As Trump’s presidency implodes, it seems inevitable that his White House will show similar wear and tear.
Donald Trump is back in the White House, and this time around, he’s done some major renovations. A home, any decent designer will tell you, should in its aesthetic reflect its inhabitants: Their lifestyles and their values. And Trump has certainly remade the White House in his image. It’s tacky, showy, and narcissistic—but luckily his changes don’t seem built to last.
The Trump White House also appears to have more gold in it than the Federal Reserve. It’s as if Liberace joined forces with Scrooge McDuck. Trump has added copious amounts of gold to every conceivable surface: More paintings with thick gold frames, more gold vases and urns and tchotchkes, even gold paint on the crown molding. There’s even a gold-framed New York Post cover with Trump’s mug shot on it.

The golden doorknobs are polished to maximum gleam; when shadow President Elon Musk showed up to his farewell event in the Oval Office (with a black eye), Trump handed him a golden key. He probably wants that back now but still. There are no reports of golden toilets—yet—but virtually no other surface seems untouched.
“A gilded rococo hellscape” is how one photo editor and creative consultant described it in The New York Times. The president who purports to want to make America great again seems to actually want to make the American capitol Versailles.
White House spokeswoman Karoline Leavitt told The Wall Street Journal that, “It’s the Golden Office for the Golden Age.” Really though, it’s more of a gilded office for a new gilded age: A time when the rich swill champagne in their mansions and members-only clubs while the masses suffer through profound political polarization and extreme inequality. Today, the world’s uber-wealthy can buy a Trump Gold Card—of course—visa to get into the US; immigrants who aren’t flush, on the other hand, see the doors slam shut.

Donald Trump has always loved the ostentatious and ornate. His apartments are notoriously gaudy, as are the buildings he slaps his name on (typically in huge gold letters). He first announced his presidential run a decade ago by descending down a golden escalator.
But it all seems to quickly lose its sheen. The Trump name is so deeply associated with grift and chintz that many once-affluent buyers have fled his building. When the Trump Plaza Hotel and Casino imploded in Atlantic City after years of neglect, crowds gathered to cheer. This is not a man who builds things that last. This is a man who makes things shiny for as long as it takes him to cash his checks.
For all his new-money fixation on expensive, shiny things, Trump’s economic policies have badly tarnished his presidency. The president has managed to repeatedly roil global markets, earn a downgrade of America’s credit, raise consumer prices and make it impossible for businesses to adequately plan for anything; various tariffs have been removed and revised, put back and removed again, threatened and teased and so on. The back-and-forth has been so endless that Wall Streeters have a nickname for it: TACO, or Trump Always Chickens Out.

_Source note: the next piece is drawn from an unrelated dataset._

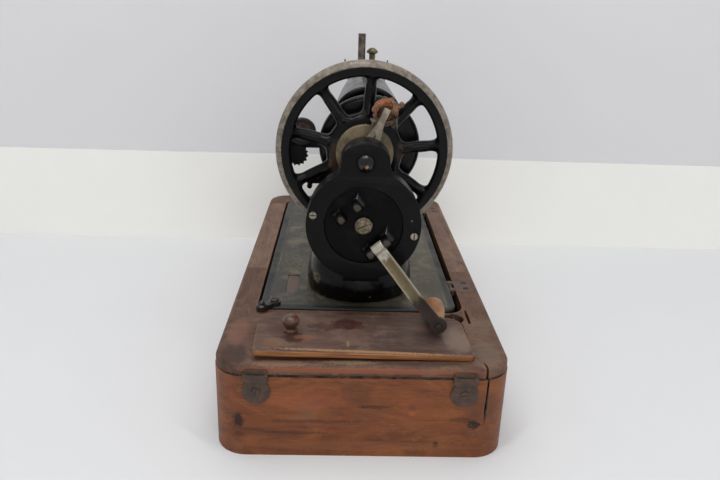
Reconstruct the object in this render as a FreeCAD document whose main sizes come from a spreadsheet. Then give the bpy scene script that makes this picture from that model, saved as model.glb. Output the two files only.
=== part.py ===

The president seems to now be saying he will negotiate individual trade deals with countries the world over, an endeavor that will at least keep him too busy to hang up any more gold-framed paintings of himself. (He has thusfar been unable to make very few such deals, instead telling Americans they should simply expect to buy fewer toys for their children.)
But what else is Trump himself busy with? Cashing in. He’s started a small crypto empire, enjoying the spoils of those foolish enough to buy into his schemes, or canny enough to know buying in can get them access. A state-owned Emirati company has invested some $2 billion in one of the Trump family’s enterprises. He’s accepting a free luxury jet from Qatar.
Unlike previous presidents, he has not put his own assets in a blind trust. He has used his position to extract free work from some of the country’s top law firms, who he has intimidated out of challenging him or his agenda. As his administration is cutting basic services for Americans, he’s trimming the White House with gold, and sitting on a growing pile of it.
The question now is what will come first: The flaking of the White House gold leaf, or the falling-apart of Trump’s presidency itself.